Back to the vehicles for a moment. The dealer I worked with made an interesting statement early in the process when he shared the thought that people no longer need to shop for just an EV; rather, they should search for the vehicle they wish to drive and then they can select one powered by electric engines.
Indeed, there are many EV choices from sports cars to pick-up trucks and everything in between. And, each of these comes with incredible technology and tools for successful travel between recharging.
But, the recharging element of owning an EV is a big deal. In my vehicle and most models, you enter your destination and receive an estimate of exactly how much capacity your battery will have upon reaching the destination. And, if you need to charge along the way, it will likely show you where charging stations along the route of your trip are located and even what type of charging is available.
Here is the breaking news: not all charging stations are created equal. It’s all about kW power. Said another way, if most gas stations filled your gas tank at the rate of a gallon an hour, but some could fill the tank in 30 minutes, you would probably prefer the latter rather the former. This is the reality with charging station technology. There are charging stations all over, but only a few charge at high or ultra-high rates. The charging station technology has evolved, and the networks are expanding to provide rapid charging, but not all areas have that many of the modern charging stations. And, here on the Eastern Shore, the high-rate charging stations are few and far between.
Yes, you can charge your vehicle at home. But you want to do it from a 240-volt source rather the 110-volt source, unless you have a day or two to fully charge your vehicle.
Here is what a map of charging station locations looks like in our region:
But, looking just at stations on a map charging at higher rates presents a different picture:So, what should one consider when thinking about the question of entering the world of EVs? Well, I asked that question of an objective AI source. Here is what was offered.
So, all this boils down to some prudent analysis. But there are lots of people who share their stories. My favorite so far came from a couple I met at a charging station in Frederick, Maryland. We had traveled there for lunch. We were pleased to discover that near a favorite Frederick restaurant was a charging station installed by a company called Electrify America. With a 150-kW charge, we were fully charged in about 20 minutes.
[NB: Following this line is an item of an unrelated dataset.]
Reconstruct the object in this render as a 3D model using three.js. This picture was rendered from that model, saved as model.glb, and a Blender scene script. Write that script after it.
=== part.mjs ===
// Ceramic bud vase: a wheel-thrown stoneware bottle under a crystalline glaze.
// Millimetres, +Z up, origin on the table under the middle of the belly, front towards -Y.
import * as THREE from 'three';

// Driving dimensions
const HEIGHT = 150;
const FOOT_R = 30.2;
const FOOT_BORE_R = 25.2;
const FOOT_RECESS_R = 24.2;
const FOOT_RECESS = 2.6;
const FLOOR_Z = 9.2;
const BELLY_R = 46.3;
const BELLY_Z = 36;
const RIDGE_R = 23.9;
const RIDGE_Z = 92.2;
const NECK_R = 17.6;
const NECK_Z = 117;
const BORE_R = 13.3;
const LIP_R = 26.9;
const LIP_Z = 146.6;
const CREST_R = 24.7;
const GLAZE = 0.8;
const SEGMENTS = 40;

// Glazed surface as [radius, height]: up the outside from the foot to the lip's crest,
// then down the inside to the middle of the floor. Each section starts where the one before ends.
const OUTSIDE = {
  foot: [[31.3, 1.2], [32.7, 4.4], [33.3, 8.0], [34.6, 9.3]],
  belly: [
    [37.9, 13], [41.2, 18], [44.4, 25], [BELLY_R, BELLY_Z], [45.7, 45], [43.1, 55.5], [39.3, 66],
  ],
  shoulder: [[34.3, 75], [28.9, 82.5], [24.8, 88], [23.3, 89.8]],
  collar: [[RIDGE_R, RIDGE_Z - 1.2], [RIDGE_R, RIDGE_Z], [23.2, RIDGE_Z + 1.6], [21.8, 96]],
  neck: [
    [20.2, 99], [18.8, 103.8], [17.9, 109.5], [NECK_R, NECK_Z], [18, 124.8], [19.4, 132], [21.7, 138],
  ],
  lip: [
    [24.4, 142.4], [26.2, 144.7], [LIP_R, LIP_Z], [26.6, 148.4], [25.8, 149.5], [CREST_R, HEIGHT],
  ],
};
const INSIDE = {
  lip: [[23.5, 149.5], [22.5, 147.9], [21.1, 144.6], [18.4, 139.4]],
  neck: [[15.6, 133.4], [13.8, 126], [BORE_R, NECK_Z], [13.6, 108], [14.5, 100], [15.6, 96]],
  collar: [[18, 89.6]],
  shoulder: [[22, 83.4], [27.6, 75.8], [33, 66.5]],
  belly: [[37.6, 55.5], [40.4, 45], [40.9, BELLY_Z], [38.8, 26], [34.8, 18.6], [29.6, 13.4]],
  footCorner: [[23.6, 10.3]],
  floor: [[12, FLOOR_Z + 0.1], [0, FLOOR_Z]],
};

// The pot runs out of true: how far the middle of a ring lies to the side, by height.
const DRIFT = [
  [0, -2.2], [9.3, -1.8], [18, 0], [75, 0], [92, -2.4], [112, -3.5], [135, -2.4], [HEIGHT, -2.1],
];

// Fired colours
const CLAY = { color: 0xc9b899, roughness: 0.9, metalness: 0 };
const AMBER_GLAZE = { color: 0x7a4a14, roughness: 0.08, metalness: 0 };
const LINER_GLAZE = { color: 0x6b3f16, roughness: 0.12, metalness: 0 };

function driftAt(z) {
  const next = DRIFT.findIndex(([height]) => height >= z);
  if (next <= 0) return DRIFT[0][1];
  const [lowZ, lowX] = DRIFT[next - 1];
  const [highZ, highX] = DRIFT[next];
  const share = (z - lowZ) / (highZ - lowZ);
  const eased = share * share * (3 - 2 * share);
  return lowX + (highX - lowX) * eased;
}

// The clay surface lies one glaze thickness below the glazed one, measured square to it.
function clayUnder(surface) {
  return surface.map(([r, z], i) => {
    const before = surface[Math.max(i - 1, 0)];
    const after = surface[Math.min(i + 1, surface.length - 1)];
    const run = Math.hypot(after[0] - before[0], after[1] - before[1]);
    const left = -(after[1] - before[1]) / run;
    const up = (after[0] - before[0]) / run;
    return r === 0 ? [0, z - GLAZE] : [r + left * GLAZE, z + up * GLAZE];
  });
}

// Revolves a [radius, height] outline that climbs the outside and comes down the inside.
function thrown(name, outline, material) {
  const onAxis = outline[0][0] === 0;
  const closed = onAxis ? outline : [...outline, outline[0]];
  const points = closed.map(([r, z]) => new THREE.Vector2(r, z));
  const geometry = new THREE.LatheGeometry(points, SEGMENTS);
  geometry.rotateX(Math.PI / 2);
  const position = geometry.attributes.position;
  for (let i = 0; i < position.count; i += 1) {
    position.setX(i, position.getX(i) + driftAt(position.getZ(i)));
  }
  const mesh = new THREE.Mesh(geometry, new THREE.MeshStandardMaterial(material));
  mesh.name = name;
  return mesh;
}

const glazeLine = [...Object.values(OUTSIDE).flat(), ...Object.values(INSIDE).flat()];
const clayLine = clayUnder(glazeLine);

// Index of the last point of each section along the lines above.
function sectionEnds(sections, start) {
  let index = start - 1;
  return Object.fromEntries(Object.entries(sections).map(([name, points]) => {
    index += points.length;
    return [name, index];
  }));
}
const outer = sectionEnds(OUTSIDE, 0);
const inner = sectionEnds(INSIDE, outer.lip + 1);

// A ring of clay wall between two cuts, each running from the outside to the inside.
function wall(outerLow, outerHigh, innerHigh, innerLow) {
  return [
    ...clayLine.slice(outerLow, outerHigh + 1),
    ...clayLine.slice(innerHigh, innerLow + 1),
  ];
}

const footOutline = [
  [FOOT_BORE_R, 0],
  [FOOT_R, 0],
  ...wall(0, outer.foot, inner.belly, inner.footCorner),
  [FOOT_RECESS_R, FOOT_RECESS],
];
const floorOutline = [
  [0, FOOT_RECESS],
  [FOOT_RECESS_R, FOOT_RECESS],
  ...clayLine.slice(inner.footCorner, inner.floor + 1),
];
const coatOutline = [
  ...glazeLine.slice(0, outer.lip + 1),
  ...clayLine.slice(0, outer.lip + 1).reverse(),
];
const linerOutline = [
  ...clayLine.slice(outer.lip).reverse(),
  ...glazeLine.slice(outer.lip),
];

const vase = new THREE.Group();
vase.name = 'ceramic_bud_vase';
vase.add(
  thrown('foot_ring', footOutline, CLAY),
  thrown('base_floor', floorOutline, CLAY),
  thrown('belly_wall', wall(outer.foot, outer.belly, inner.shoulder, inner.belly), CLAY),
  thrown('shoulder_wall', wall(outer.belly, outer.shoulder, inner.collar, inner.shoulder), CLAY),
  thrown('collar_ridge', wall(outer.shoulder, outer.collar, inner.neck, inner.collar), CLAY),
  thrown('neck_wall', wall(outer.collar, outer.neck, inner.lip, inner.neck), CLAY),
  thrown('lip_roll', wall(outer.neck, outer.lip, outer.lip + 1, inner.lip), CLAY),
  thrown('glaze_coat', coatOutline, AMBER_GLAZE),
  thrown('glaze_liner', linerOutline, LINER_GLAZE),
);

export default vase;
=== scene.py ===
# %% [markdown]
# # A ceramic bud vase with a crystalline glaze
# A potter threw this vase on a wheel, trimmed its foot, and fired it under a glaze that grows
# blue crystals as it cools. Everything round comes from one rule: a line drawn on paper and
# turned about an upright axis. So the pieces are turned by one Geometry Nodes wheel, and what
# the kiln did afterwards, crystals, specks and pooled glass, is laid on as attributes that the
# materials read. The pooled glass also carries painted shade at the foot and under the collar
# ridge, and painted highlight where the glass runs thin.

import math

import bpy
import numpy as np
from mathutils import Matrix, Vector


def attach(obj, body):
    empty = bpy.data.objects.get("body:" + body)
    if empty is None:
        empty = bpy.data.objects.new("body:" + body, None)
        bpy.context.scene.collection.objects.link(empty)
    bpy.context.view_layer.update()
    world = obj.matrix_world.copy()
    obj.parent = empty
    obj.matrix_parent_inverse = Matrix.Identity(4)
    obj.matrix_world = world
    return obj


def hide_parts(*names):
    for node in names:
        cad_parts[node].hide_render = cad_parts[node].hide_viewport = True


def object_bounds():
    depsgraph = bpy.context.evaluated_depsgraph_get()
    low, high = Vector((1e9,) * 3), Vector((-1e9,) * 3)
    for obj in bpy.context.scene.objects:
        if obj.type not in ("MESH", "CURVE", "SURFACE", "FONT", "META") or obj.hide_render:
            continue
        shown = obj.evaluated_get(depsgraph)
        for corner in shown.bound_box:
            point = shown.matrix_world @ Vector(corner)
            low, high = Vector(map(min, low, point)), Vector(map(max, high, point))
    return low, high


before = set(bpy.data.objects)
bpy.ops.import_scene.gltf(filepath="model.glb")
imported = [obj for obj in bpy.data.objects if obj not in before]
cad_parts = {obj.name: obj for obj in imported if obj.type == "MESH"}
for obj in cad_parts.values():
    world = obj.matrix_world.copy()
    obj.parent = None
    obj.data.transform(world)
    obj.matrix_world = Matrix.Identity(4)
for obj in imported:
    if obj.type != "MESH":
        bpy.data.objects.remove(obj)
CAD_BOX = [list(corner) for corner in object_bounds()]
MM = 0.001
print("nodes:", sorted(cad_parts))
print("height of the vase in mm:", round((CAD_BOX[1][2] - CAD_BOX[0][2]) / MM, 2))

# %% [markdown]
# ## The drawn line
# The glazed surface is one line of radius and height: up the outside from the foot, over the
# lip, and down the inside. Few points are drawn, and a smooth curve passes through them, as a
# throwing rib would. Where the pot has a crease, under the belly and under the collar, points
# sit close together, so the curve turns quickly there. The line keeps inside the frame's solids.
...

While we waited, the couple we met asked where we had traveled from. When they heard the Eastern Shore, they shared that they camped a lot with their vehicle and their favorite place to charge was in Vienna, Maryland, just south of Cambridge. Not only did they report there is high powered charging station, but it is located adjacent to a pie shop with the best Key Lime pie they’d ever tasted.
Of course, I could not help myself and made the short trip to check on the station and the pie. Both were “as advertised.” Remarkably, the small town of Vienna, Maryland had installed these state-of-the-art charging stations which proved very attractive to the pie shop and the town of just a couple hundred residents.
So, I conclude with a plea to organizations here on the Eastern Shore: we do not have many of these modern, high powered charging stations; but they are both needed and increasingly attractive to the growing number of travelers who will plan trips to destinations where their vehicles are rejuvenated rapidly while they enjoy a meal or visit one of our many great destinations. Having been slow to add charging stations in the region could be an advantage as governments and other organizations can now leapfrog ahead to offer what is currently available to those of us who have gone all EV.
Craig Fuller served four years in the White House as assistant to President Reagan for Cabinet Affairs, followed by four years as chief of staff to Vice President George H.W. Bush. Having been engaged in five presidential campaigns and run public affairs firms and associations in Washington, D.C., he now resides on the Eastern Shore.
To view an article about EV Purchasing Factors CLICK HERE
Letters to Editor
Cameron Mactavish says
I’ve been the pie shop and the fast charger in Vienna!
Craig Fuller says
Wonderful, right? I should have identified the Pie Shop (although it is one of a kind!). https://mandalapies.com
Michele Seiver says
Great article . If I were a local restaurant thin I would have one or two adjacent . This is a fascinating emerging industry and until a few weeks ago it had not crossed my mind when I saw these in car garages that you had to pay for them. When I purchased my e-bike the dealer did tell me not to leave my bike sitting connected to the charger as it will make your battery slower in a year or two just like a cell phone.
Margot Miller says
The network of charging stations at the “2” level needs to be completely transformed into level “3”, fir this to work. In drive an EV as well, and I have to consider range as part of my planning. But I live the car.
John Mann says
A key factor in determining the environmental impact of owning a EV is where you get your electricity and how it’s generated. Drive an EV in West Virginia you basically have a coal burning vehicle (91% coal, 4% natural gas, 5% other). Drive across country to California charge up and your EV is now running on (66% oil, nuclear, natural gas and coal (.17%) and 33% renewable solar, hydro, wind.
Reed Fawell 3 says
Sounds like practical cost effective solutions to real problems is far off into the future. And so we’re still in the arena of illusions, funny money and boondoggles, a government specialty today.
Lyn Banghart says
We absolutely love our new EV! We have a Volvo XC40 Recharge. We go to the Boardwalk Plaza Hotel in Rehoboth Beach quite often and were delighted to find 4 charging stations there. You need the adapter to use them which is very easy and came with our car. Thank you for writing about EVs. Maybe we will see you at a charging station one of these days. (To get some good pie, perhaps?)